Dominic Rivard




For the most part, we quite rightly associate wine grape production with fairly temperate climates, whether in Europe, North America, Africa, Australia, or wherever. But those few wine-growing regions which can still count on freezing temperatures every winter can produce a very special kind of delicious dessert wines that require cold: ice wine.


First of all, what exactly is ice wine? OK, so the deal is that it comes from grapes that freeze on the vine, yielding a sweeter, more concentrated flavour akin to a distilled wine. Typical varieties including reds such as Riesling, Vidal, and Cabernet Franc, though in recent years producers have also experimented with Merlot, Pinot Noir, Cabernet Sauvignon, and even whites like Chardonnay, Gewürtztraminer, Chenin Blanc, and Pinot Blanc. In addition to serving with sweets, it also pairs particularly well with blue cheese.
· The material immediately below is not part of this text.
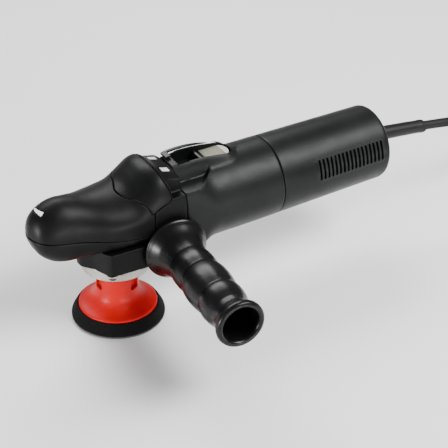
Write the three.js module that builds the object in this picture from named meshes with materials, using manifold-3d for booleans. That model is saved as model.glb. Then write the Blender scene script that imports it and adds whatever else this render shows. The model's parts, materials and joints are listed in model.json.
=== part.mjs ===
// Compact rotary polisher: a mains-powered barrel motor, a two-stage right-angle gear head under a
// rubberised nose cover, a screw-in side handle and a 75 mm backing plate with a foam cushion.
// Millimetres. Origin: centre of the pad's hook face. +Z runs up the spindle, +X towards the tail.
import * as THREE from "three";
import { mergeVertices } from "three/addons/utils/BufferGeometryUtils.js";
import Module from "manifold-3d";

const wasm = await Module();
wasm.setup();

// ---------- driving dimensions ----------
const GAP = 0.3; // clearance between neighbouring pieces
const COVER_WALL = 3.4; // thickness of the soft head covers

const PAD_RADIUS = 37.5;
const HOOK_THICKNESS = 1.2;
const FOAM_TOP = 11;
const PLATE_RIM_RADIUS = 31.6;
const PLATE_HUB_RADIUS = 16.8;
const PLATE_HUB_TOP = 43.5;

const FLANGE_RADIUS = 28; // silver bearing flange under the gear head
const FLANGE_BOTTOM = 48;
const SKIRT_BOTTOM = 57.5; // lower face of the gear housing
const SCREW_X = 17.1; // the four flange screws stand at +-X, +-Y
const SCREW_Y = 26.3;

const MOTOR_Z = 85; // height of the motor shaft
const SPUR_MODULE = 0.8;
const MOTOR_TEETH = 10;
const WHEEL_TEETH = 36;
const BEVEL_MODULE = 1.4;
const BEVEL_PINION_TEETH = 9;
const BEVEL_WHEEL_TEETH = 30;
const SHAFT_Z = MOTOR_Z + (SPUR_MODULE * (MOTOR_TEETH + WHEEL_TEETH)) / 2;

const NOSE_X = -73; // foremost point of the nose
const HEAD_REAR_X = 47.3; // gear housing's joint face with the motor housing
const MOTOR_FRONT_X = HEAD_REAR_X + GAP;
const SEAM_X = 137.6; // joint of motor housing and rear housing
const TAIL_X = 245;
const BARREL_RADIUS = 33.4;
const TAIL_RADIUS = 31.7;
const HOUSING_BORE = 29.4;
const CORE_FRONT_X = 72; // the laminated cores
const CORE_REAR_X = 118;

const PLATE_RADIUS = 26.4; // disc that carries the shafts' rear bearings
const PLATE_Z = 95;
const DIAL_Z = 68; // speed wheel in the tail's end face
const DIAL_RADIUS = 9;

const HANDLE_X = 33.3;
const HANDLE_Z = 70.8;
const HANDLE_FLANGE_Y = 36;
const HANDLE_LEAN = 0.09; // the handle leans towards the nose, radians
const HANDLE_LENGTH = 114;

const BOOT_LENGTH = 56;
const BOOT_Z = 89.5; // where the lead's boot leaves the tail
const BOOT_DROP = [0.104, 0.00041]; // slope and curvature of the drooping boot
const CORD_RADIUS = 4;
const COIL_CENTRE = [424, -24];
const COIL_RADIUS = 44; // at the middle of the turns
const COIL_HALF_WIDTH = 16;
const COIL_HEIGHT = 32;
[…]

Ice wine is very much a boutique subset of winemaking, thanks in no small part to the extremely short annual window in which its grapes can be harvested. And it’s concentrated mostly in Canada and Germany. The pioneer was the latter, where Eiswein has been documented as far back at the late 18th century but did not start to become commercially viable till the 1960s. In Canada, it was not commercially produced till the late 1970s.


In Germany, wine producers in regions such as the Moselle, Franconia, and the Rheingau leave  a significant portion of their vines unharvested in the fall in the hopes that conditions (at least -7° Celsius/19.4° Fahrenheit) will allow it to be harvested in January or February for ice wine (warmer winters mean no harvest, so global warming is obviously an issue).

These days, by far most of the ice wine action is in Canada, and especially in the province of Ontario, though there is also some excellent production in places like Quebec and British Columbia, which is where Canadian ice wine was pioneered back in the late 1970s.

Ice wine is produced in a number of other countries of the northern hemisphere, as well, such as Austria, Croatia, the Czech Republic, Denmark, France, Hungary, Italy, Luxembourg, Moldova, Poland, Romania, Slovakia, Slovenia, the United States, and even in my home country Spain (concretely, in Catalonia). But as climate change marches on, it's expected to become eventually even rarer than it is today. So enjoy it while you can!